== DATA LINES ==
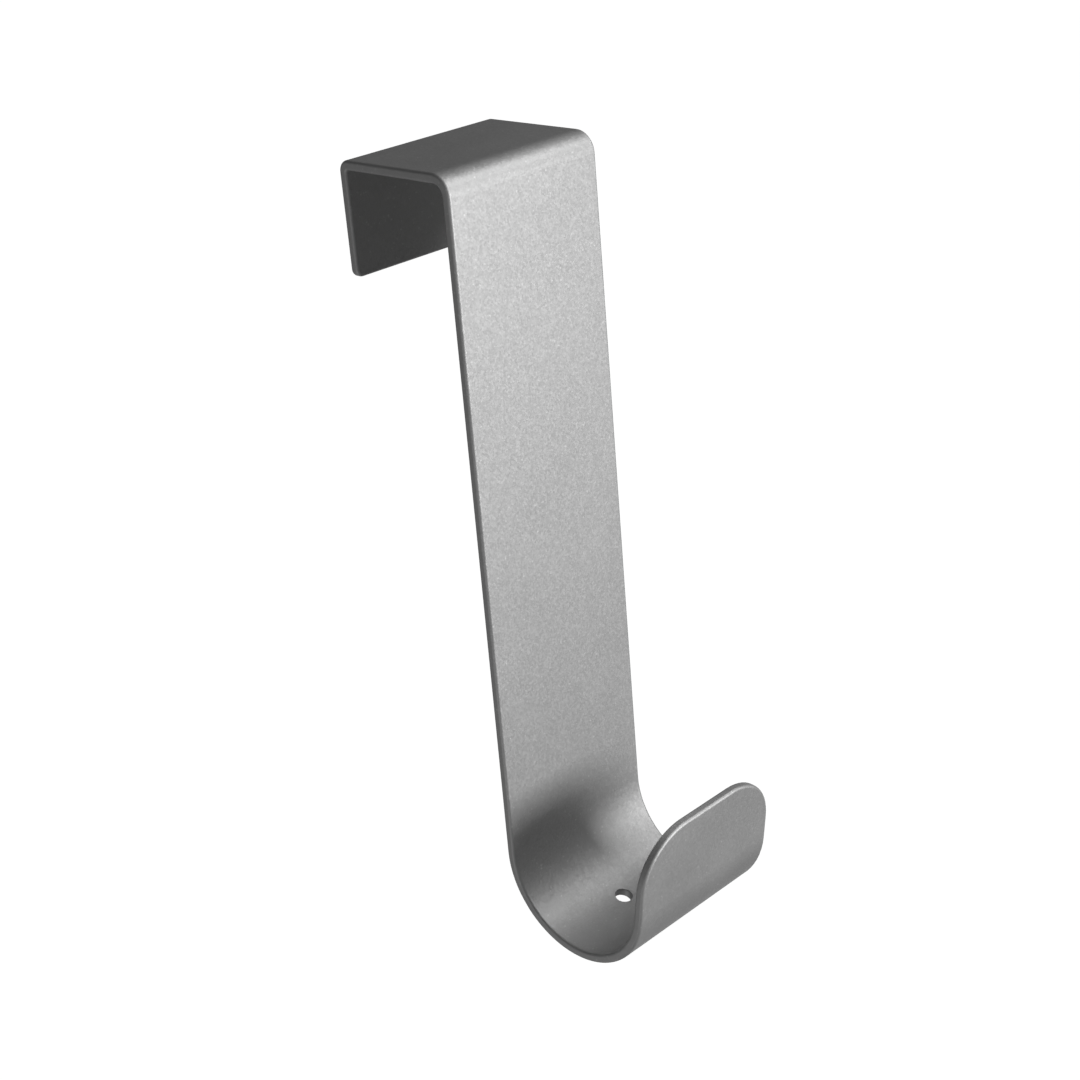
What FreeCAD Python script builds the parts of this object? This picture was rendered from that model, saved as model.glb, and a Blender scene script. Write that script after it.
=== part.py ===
import FreeCAD, Part
import math
import os

from FreeCAD import Vector

# Over door hook: one strip of sheet steel, bent into a tab, a bridge, a shank, a cradle and a lip.
# Frame: +Z is up, -Y is the side that the cradle is on, X runs across the strip. The origin is where the hook sits
# on the door: on the bridge's underside, halfway across the gap and halfway along the width.

# Sheet, in millimetres
strip_width = 30.0
sheet_thickness = 1.5

# Saddle that grips the top of the door
door_gap = 19.7
tab_depth = 16.0
rear_bend_radius = 0.3
front_bend_radius = 1.8

# Cradle and lip that carry the load
hang_depth = 119.4
cradle_radius = 12.5
lip_length = 13.6
lip_flare = 8.0

# Corners, edges and the small hole in the cradle
tab_corner_radius = 1.2
lip_corner_radius = 9.5
edge_round = 0.45
hole_diameter = 2.8
hole_angle = 17.0
hole_round = 0.15

# Sizes that follow from the ones above
half_gap = door_gap / 2
cradle_centre_y = -half_gap - sheet_thickness - cradle_radius
cradle_centre_z = cradle_radius - hang_depth
lip_turn = 180.0 - lip_flare

# Two directions count as one below this angle in degrees, and two places below this distance in millimetres
same_direction = 1.0
same_place = 0.01


def polar(centre_y, centre_z, radius, angle):
    """Point in the side view at an angle in degrees, counted from +Y towards +Z."""
    turn = math.radians(angle)
    return Vector(0, centre_y + radius * math.cos(turn), centre_z + radius * math.sin(turn))


def bend(centre_y, centre_z, radius, start, end):
    """Arc in the side view, with its two ends as points."""
    first = polar(centre_y, centre_z, radius, start)
    middle = polar(centre_y, centre_z, radius, (start + end) / 2)
    last = polar(centre_y, centre_z, radius, end)
    return first, Part.Arc(first, middle, last).toShape(), last


def strip_end(depth):
    """Ends of the strip in the side view, at a depth into the sheet from the face that touches the door."""
    tab_end = Vector(0, half_gap + depth, -tab_depth)
    radius = cradle_radius + sheet_thickness - depth
    lip_start = polar(cradle_centre_y, cradle_centre_z, radius, -lip_turn)
    flare = math.radians(lip_flare)
    lip_end = lip_start + Vector(0, -math.sin(flare), math.cos(flare)) * lip_length
    return tab_end, lip_end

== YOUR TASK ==
Exactly repeat the lines above, from the opening line through the one with "from FreeCAD import Vector", and include nothing else.

== RESULT OF THIS EXERCISE ==
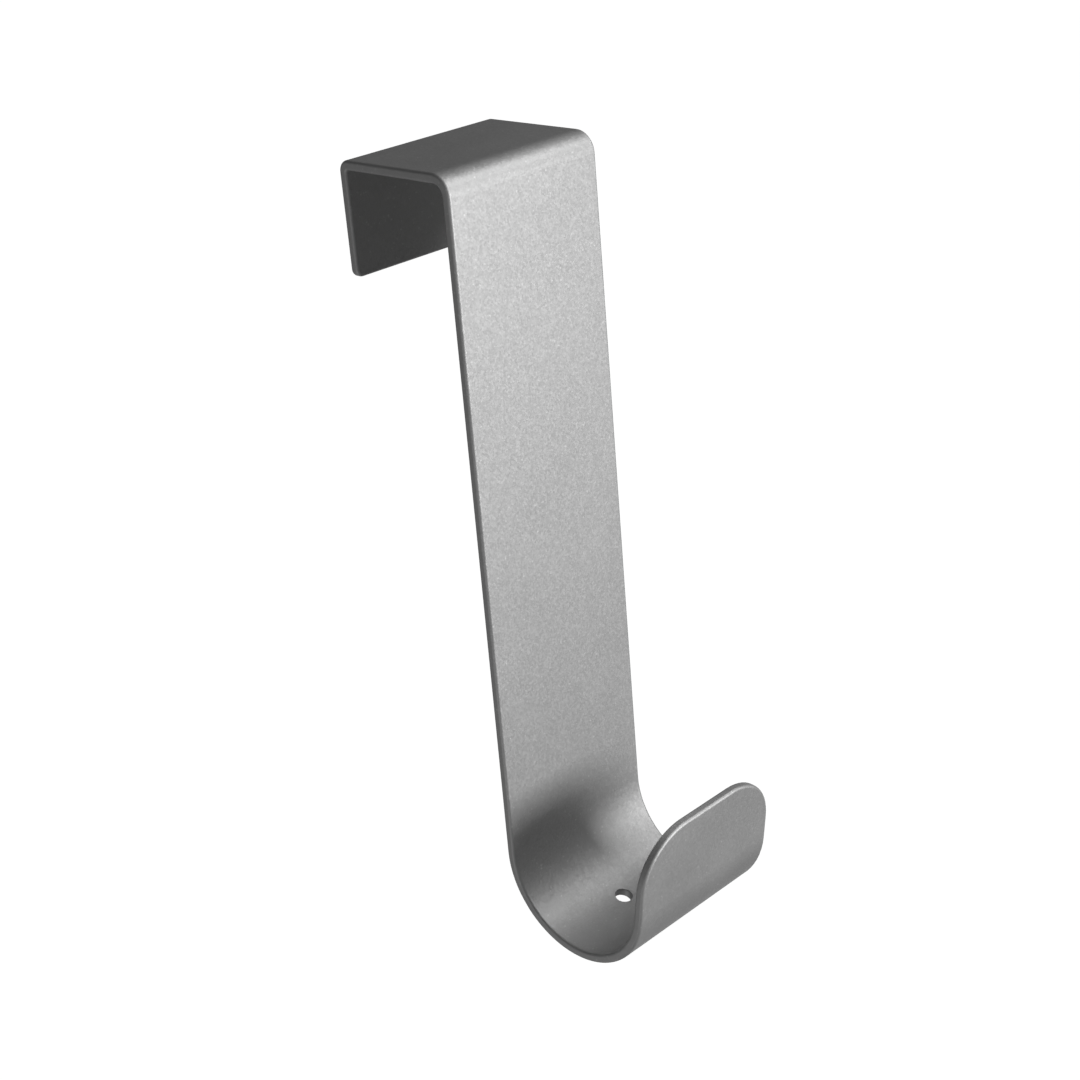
What FreeCAD Python script builds the parts of this object? This picture was rendered from that model, saved as model.glb, and a Blender scene script. Write that script after it.
=== part.py ===
import FreeCAD, Part
import math
import os

from FreeCAD import Vector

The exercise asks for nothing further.